## WRITTEN INSTRUCTION
Read the listing and extract each line that includes the word "object".

A block of data
┌──
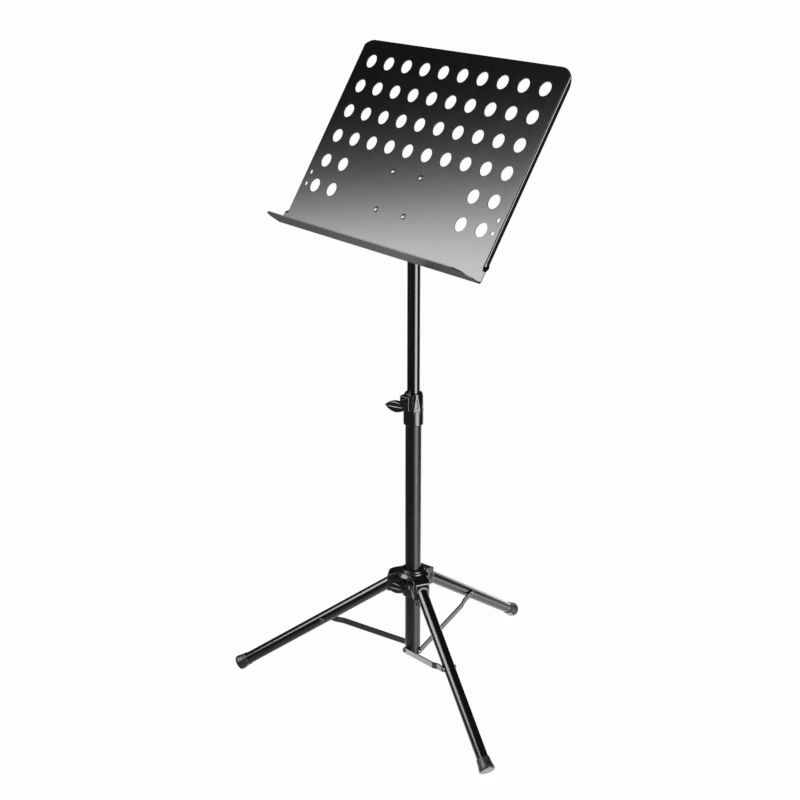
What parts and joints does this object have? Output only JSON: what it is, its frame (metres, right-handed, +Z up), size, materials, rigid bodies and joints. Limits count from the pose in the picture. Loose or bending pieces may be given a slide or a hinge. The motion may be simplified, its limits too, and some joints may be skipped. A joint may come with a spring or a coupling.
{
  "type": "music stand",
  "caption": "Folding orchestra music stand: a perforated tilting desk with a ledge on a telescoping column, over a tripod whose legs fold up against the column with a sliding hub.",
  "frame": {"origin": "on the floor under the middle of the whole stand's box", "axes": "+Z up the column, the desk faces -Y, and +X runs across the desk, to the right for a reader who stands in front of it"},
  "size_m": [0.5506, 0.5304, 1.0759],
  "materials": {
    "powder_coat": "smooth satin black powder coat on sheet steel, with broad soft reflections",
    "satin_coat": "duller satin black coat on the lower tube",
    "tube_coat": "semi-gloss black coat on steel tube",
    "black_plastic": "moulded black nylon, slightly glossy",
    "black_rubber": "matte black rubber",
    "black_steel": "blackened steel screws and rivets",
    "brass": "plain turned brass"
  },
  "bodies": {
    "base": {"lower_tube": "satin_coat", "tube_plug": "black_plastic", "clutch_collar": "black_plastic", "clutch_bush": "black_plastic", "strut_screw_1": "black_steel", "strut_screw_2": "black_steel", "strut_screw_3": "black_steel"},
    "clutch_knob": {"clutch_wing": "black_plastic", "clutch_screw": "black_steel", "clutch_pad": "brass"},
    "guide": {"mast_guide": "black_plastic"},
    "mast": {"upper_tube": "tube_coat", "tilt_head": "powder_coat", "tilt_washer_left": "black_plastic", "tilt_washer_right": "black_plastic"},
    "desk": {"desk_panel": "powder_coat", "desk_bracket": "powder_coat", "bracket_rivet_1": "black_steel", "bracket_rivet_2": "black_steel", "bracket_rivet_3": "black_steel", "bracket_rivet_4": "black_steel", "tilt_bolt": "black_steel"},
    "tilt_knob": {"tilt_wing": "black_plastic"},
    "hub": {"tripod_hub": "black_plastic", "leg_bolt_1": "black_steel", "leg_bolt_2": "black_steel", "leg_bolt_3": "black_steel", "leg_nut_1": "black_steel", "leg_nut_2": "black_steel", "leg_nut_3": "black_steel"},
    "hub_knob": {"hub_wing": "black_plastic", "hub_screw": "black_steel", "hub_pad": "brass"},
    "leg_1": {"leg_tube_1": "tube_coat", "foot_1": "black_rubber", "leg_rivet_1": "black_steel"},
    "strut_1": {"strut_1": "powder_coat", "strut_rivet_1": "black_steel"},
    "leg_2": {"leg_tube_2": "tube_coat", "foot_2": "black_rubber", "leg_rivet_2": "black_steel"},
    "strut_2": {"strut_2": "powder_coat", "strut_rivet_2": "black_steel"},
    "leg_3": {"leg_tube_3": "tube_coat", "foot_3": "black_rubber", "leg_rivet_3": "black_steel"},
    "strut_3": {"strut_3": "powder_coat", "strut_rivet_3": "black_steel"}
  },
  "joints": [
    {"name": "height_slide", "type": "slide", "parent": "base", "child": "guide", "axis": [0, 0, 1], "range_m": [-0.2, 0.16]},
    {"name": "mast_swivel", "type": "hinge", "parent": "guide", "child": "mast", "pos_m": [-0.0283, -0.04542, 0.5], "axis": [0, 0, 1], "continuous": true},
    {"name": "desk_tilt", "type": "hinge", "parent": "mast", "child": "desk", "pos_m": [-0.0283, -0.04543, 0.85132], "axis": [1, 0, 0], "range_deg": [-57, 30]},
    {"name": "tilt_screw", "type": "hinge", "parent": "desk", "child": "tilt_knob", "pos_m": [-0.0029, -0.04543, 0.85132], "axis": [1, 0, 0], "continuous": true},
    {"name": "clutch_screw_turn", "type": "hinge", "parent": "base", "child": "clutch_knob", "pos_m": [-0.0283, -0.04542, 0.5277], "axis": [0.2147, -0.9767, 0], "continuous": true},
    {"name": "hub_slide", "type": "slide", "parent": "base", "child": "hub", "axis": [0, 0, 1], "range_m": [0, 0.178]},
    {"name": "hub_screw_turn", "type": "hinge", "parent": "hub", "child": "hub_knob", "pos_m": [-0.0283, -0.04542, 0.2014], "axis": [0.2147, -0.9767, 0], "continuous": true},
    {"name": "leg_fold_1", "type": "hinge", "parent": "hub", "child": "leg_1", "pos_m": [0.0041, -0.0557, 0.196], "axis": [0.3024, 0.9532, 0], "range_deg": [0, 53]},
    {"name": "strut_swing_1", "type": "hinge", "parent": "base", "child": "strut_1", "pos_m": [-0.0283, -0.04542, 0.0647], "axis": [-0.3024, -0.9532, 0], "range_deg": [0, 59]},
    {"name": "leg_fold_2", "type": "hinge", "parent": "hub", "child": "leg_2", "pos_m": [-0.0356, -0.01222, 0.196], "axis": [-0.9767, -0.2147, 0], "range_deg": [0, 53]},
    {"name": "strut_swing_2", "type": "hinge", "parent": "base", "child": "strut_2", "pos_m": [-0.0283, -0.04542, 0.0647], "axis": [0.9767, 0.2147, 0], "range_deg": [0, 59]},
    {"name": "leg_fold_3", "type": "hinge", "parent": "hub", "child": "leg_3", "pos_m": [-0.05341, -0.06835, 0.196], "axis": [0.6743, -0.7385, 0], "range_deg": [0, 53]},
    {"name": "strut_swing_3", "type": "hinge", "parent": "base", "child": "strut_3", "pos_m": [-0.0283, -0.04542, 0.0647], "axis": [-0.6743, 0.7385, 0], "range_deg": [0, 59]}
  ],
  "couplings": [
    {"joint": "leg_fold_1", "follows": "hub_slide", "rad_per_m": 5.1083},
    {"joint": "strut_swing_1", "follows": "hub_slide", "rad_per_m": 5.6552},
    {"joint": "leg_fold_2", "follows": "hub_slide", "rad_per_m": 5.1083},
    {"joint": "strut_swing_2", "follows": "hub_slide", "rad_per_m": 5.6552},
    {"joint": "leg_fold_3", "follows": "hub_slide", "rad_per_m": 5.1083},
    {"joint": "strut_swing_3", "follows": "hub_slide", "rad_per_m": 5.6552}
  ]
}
└──
┌──
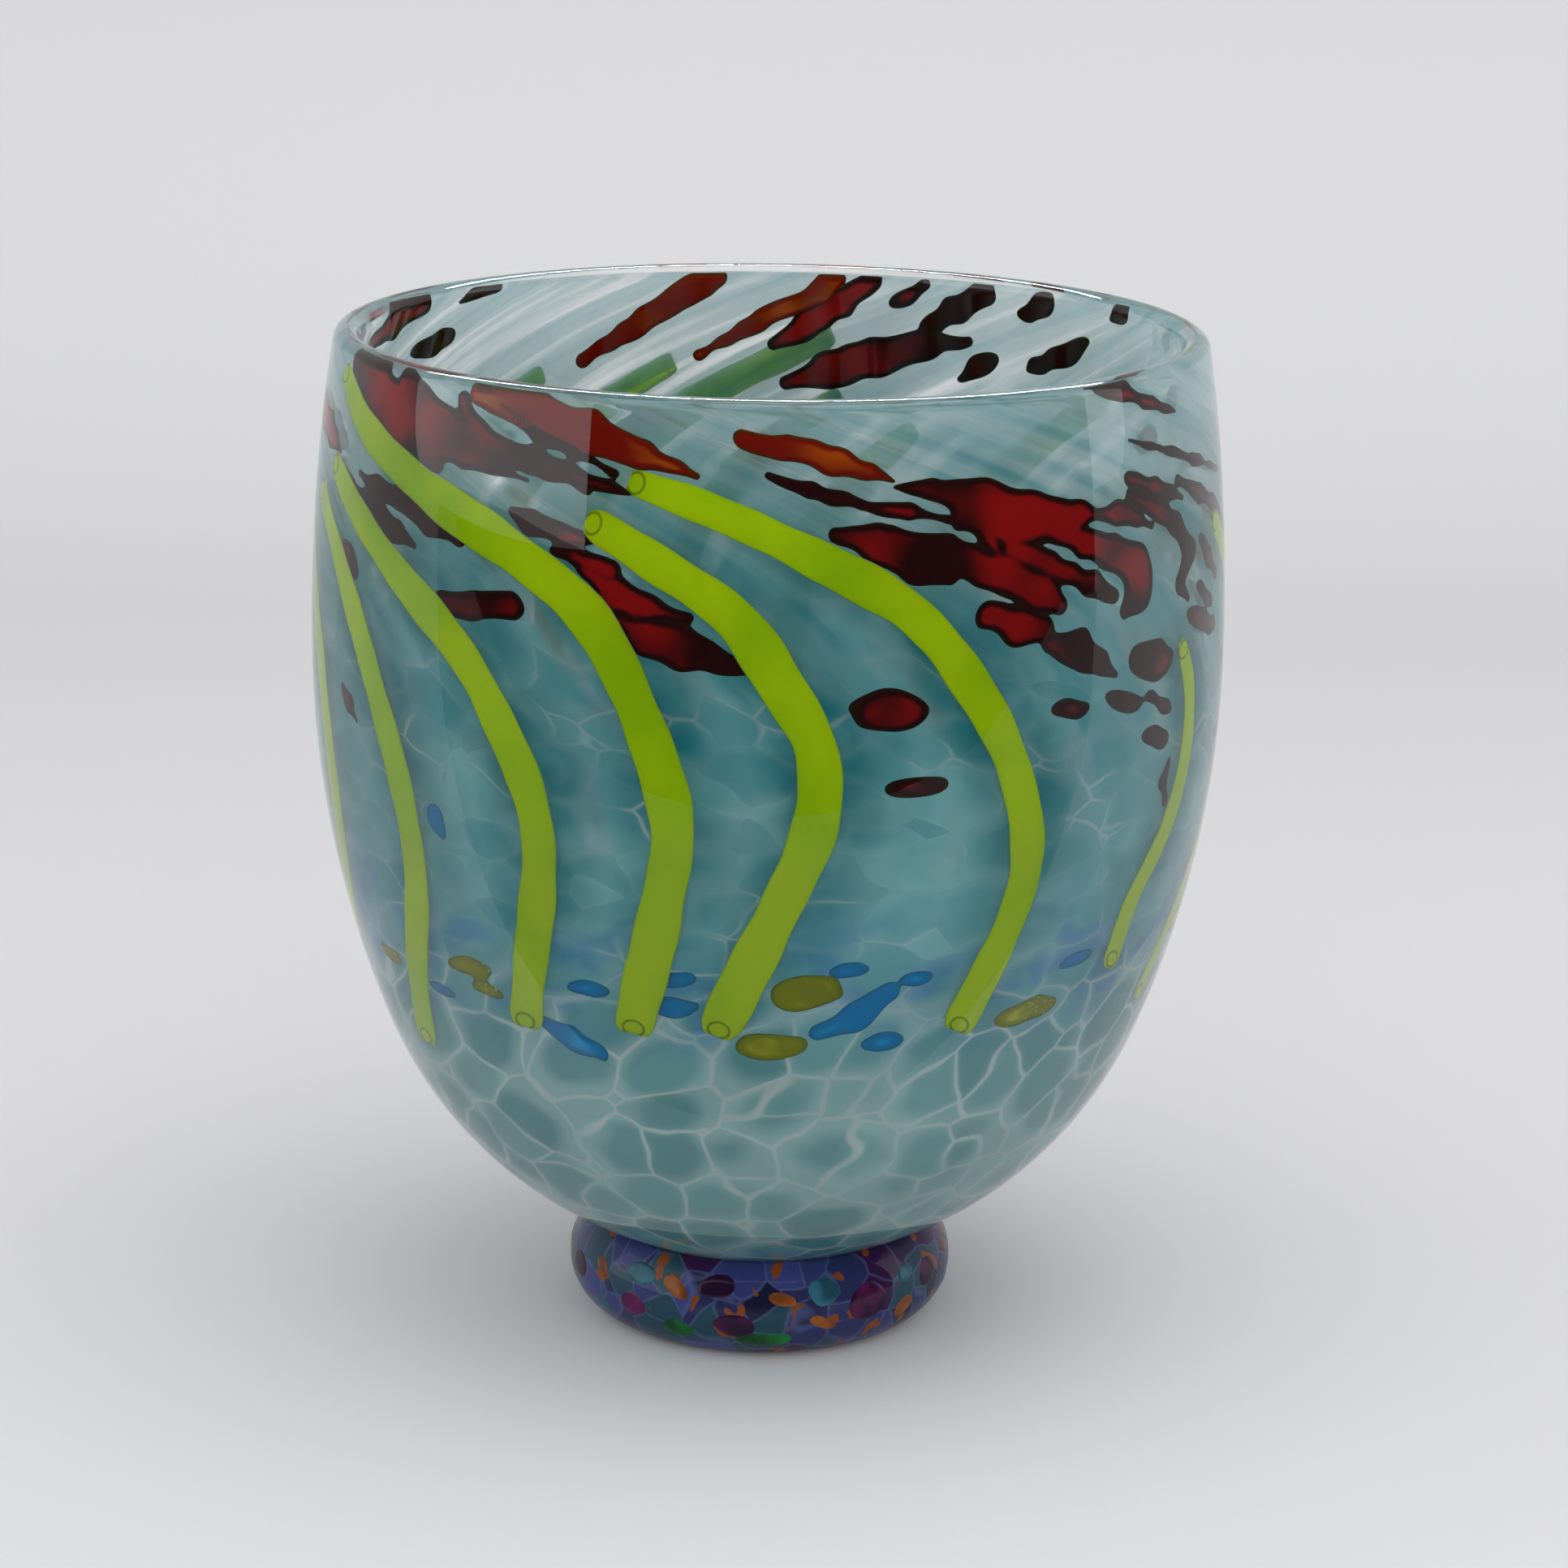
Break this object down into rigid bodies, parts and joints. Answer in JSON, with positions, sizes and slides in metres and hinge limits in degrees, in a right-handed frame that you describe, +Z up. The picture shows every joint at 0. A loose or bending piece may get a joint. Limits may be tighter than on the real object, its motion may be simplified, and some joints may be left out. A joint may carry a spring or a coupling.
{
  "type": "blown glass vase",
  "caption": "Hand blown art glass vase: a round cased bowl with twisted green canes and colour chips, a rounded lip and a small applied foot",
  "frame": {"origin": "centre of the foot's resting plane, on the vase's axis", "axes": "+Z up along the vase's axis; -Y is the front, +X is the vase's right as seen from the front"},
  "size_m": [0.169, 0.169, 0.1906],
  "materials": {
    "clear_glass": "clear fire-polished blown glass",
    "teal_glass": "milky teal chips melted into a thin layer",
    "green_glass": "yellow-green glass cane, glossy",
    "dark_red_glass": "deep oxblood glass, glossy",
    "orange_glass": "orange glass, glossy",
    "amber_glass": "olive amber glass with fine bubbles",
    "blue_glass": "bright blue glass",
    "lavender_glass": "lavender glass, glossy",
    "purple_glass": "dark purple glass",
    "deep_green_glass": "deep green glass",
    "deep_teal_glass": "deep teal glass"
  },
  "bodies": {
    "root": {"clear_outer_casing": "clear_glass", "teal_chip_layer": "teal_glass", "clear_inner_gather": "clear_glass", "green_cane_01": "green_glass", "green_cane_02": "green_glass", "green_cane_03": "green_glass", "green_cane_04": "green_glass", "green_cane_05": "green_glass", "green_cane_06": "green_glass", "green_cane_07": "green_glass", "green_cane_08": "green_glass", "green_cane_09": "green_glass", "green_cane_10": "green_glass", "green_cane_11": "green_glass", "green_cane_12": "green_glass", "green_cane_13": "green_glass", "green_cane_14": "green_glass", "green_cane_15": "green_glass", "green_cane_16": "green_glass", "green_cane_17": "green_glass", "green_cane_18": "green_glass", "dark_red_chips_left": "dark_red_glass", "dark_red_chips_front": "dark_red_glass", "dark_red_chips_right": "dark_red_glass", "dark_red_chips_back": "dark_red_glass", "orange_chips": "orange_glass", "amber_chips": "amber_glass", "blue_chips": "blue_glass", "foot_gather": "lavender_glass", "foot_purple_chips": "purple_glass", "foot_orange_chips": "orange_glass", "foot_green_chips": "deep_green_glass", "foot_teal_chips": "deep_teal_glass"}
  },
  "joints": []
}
└──
## TASK ANSWER
What parts and joints does this object have? Output only JSON: what it is, its frame (metres, right-handed, +Z up), size, materials, rigid bodies and joints. Limits count from the pose in the picture. Loose or bending pieces may be given a slide or a hinge. The motion may be simplified, its limits too, and some joints may be skipped. A joint may come with a spring or a coupling.
Break this object down into rigid bodies, parts and joints. Answer in JSON, with positions, sizes and slides in metres and hinge limits in degrees, in a right-handed frame that you describe, +Z up. The picture shows every joint at 0. A loose or bending piece may get a joint. Limits may be tighter than on the real object, its motion may be simplified, and some joints may be left out. A joint may carry a spring or a coupling.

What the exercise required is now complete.